This cautious approach reflects broader concerns about AI’s limitations. Academic research has demonstrated a perceived “human-AI fairness gap”: experimental studies show that ordinary citizens evaluate AI-led judicial proceedings as less procedurally fair than those conducted by human judges. This gap persists across different legal contexts, from consumer arbitration to criminal sentencing. Importantly, however, the research also indicates that this fairness gap is neither irreducible nor absolute; it can be mitigated through what scholars term “algorithmic offsetting” by providing litigants meaningful hearings and ensuring AI decisions are interpretable and transparent.
Opportunities for South Africa
For South Africa, AI presents a compelling opportunity to address entrenched access to justice barriers. The technology’s most immediate promise lies in its capacity to reduce the cost of legal services. Scholars have noted that AI tools sharply reduce the costs of generating legal materials, potentially allowing many more people to access justice. Legal sociologists identify multiple barriers that prevent individuals from pursuing legitimate claims. These include not only the cost of lawyers but also difficulties in recognising that a grievance constitutes a legal wrong, understanding available remedies and navigating procedural requirements. AI can assist at each of these stages.
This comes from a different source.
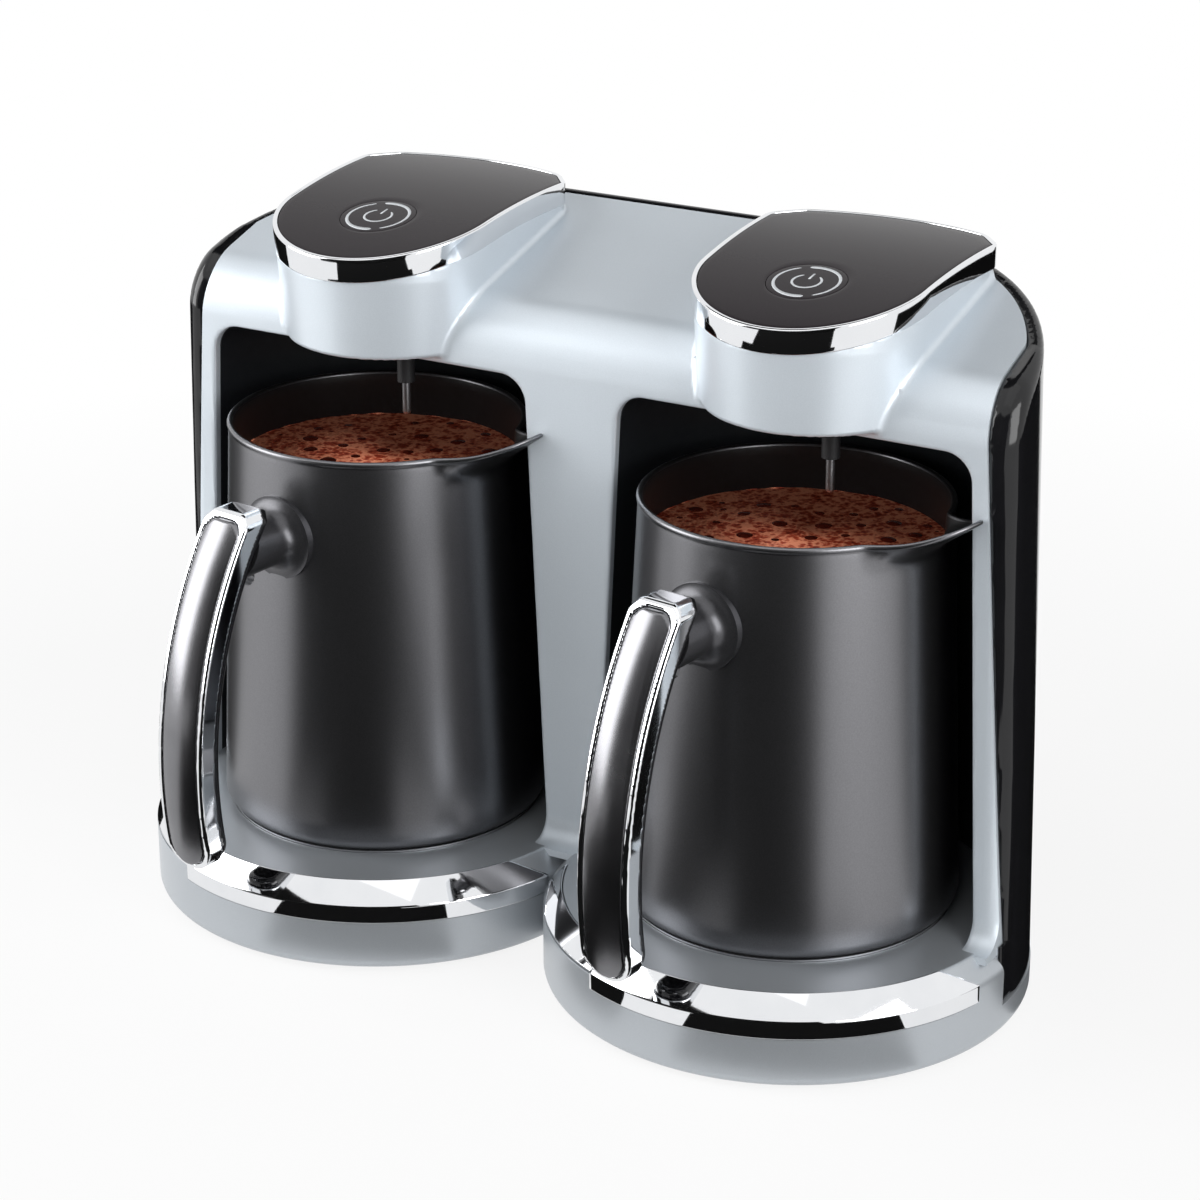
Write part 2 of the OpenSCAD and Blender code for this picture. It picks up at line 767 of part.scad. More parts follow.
module bar(inset, d1, d2) intersection() {
    bow(d1, d2);
    rotate([90, 0, 0]) linear_extrude(reach + 10) handle_outline(inset);
}

module neck_screw_form() translate([0, bow_y, bow_z]) rotate([90 - neck_angle, 0, 0]) {
        translate([0, 0, handle_bow_r - frame_t - neck_head_t]) cylinder(h = neck_head_t, r = neck_head_r);
        translate([0, 0, handle_bow_r - handle_t - neck_screw_l])
            cylinder(h = neck_screw_l + handle_t - frame_t - neck_head_t, r = neck_screw_r);
    }

module neck_screw(side) color(steel) at_pot(side) neck_screw_form();

module handle_frame(side) color(chrome) at_pot(side) difference() {
    bar(0, 0, frame_t);
    bar(inlay_edge, -1, inlay_t);
}

module handle_inlay(side) color(gloss_black) at_pot(side) bar(inlay_edge, 0, inlay_t);

module handle_grip(side) color(gloss_black) at_pot(side) difference() {
    bar(grip_inset, frame_t, handle_t);
    neck_screw_form();
}

// ---------------------------------------------------------------- nodes

front_shell();
rear_housing();
base_shell();
bottom_plate();
rubber_feet();
base_screws();
cord_gland();
terminal_block();
alcove_liner(left);  // alcove_liner_left
alcove_liner(right);  // alcove_liner_right
heater_plate(left);  // heater_plate_left
heater_plate(right);  // heater_plate_right
heating_element(left);  // heating_element_left
heating_element(right);  // heating_element_right
thermostat(left);  // thermostat_left
thermostat(right);  // thermostat_right
base_trim(left);  // base_trim_left
base_trim(right);  // base_trim_right
head_rim(left);  // head_rim_left
head_rim(right);  // head_rim_right
top_panel(left);  // top_panel_left
top_panel(right);  // top_panel_right
power_button(left);  // power_button_left
power_button(right);  // power_button_right
control_board(left);  // control_board_left
control_board(right);  // control_board_right
push_switch(left);  // push_switch_left
push_switch(right);  // push_switch_right
sensor_sleeve(left);  // sensor_sleeve_left
sensor_sleeve(right);  // sensor_sleeve_right
sensor_rod(left);  // sensor_rod_left
sensor_rod(right);  // sensor_rod_right
pot_body(left);  // pot_body_left
pot_body(right);  // pot_body_right
handle_neck(left);  // handle_neck_left
handle_neck(right);  // handle_neck_right
neck_screw(left);  // neck_screw_left
neck_screw(right);  // neck_screw_right
handle_frame(left);  // handle_frame_left
handle_frame(right);  // handle_frame_right
handle_inlay(left);  // handle_inlay_left
handle_inlay(right);  // handle_inlay_right
handle_grip(left);  // handle_grip_left
handle_grip(right);  // handle_grip_right
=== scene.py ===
import math

import bpy
import numpy as np
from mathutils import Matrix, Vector


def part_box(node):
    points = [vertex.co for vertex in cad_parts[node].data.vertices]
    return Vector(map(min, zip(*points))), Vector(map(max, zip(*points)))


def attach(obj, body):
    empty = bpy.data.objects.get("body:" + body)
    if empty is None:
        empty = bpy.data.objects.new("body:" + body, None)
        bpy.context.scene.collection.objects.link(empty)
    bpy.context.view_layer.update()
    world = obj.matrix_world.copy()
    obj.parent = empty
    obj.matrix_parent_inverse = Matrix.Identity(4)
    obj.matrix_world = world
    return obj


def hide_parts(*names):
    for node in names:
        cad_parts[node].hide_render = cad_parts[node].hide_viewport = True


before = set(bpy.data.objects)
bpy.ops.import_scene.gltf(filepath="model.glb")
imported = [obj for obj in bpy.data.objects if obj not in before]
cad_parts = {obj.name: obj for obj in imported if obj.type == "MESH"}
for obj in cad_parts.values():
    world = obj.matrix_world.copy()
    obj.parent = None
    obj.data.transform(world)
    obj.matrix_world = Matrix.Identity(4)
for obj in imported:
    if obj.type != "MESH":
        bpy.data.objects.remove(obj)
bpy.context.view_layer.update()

# ---------------------- camera
# The camera stands to the right of the machine and a little above it, and
# looks at the middle of the front.
MM = 0.001
FRAME_PX = 1200
FOCAL_PX = 3248.6
SENSOR_W = 36
AZIMUTH, ELEVATION = math.radians(29.66), math.radians(21.63)
DISTANCE = 838.1 * MM
LOOK_X, LOOK_Z = 5.9 * MM, 93.2 * MM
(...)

Consider the practical applications already emerging. In the arbitration context, the Association of Arbitrators (Southern Africa) issued AI guidelines in May 2025, recognising that AI tools are already embedded in South African arbitration proceedings. These tools assist with collating and sequencing complex case facts and chronologies, managing documents and expediting the reviewing of large volumes of content, conducting legal research and sourcing precedents, drafting submissions and procedural documents, and facilitating real-time translation or transcription during hearings.
The potential efficiency gains are substantial. One analysis suggests that AI could enable legal aid organisations to serve significantly more clients with existing resources, with some projections indicating capacity increases of 26% to 50% or more. For a country where legal aid resources are stretched thin, such gains could meaningfully expand access to representation. South Africa’s investment in AI infrastructure, including the establishment of Africa’s first operational AI factory and extensive data centre capacity, positions the country to develop locally contextualised legal AI solutions.
Integration into judicial administration offers particular promise. AI systems can assist with document summarisation, allowing judges to efficiently process voluminous case materials. They can support case management through intelligent scheduling and prioritisation. For overburdened courts, such tools could help address backlogs without compromising the quality of individual case consideration. As one scholar observes, the goal should be to leverage technology to scale up and improve the delivery of justice without sacrificing justice in individual cases.
The risks: Bias, transparency, and the human element
The enthusiasm for AI’s potential must be tempered by a clear-eyed assessment of its limitations. The risks are neither speculative nor merely theoretical, they are already manifesting in courtrooms across the world, including in South Africa.
The phenomenon of “hallucinations”, where AI systems generate plausible-sounding but entirely fabricated information, including fictitious case citations, has emerged as a significant concern. South African courts have already encountered submissions containing AI-generated fictitious legal authorities.
In a June 2025 matter involving Northbound Processing and the South African Diamond and Precious Metals Regulatory Authority, AI-generated errors were identified in court documents. Similar incidents have occurred globally, prompting courts to impose sanctions on legal practitioners who failed to verify AI outputs. The Legal Practice Council has begun receiving referrals concerning practitioners’ use of AI in preparing court materials.
Algorithmic bias presents a more insidious challenge. AI systems are trained on historical data, and that data inevitably reflects the biases and inequities embedded in past human decisions. As one commentator has noted, the risk is “bias in, bias out”. In a jurisdiction still confronting the legacy of systemic discrimination, this concern takes on particular urgency. An AI system trained predominantly on data from other jurisdictions may embed assumptions and legal frameworks ill-suited to South Africa’s constitutional order and societal context.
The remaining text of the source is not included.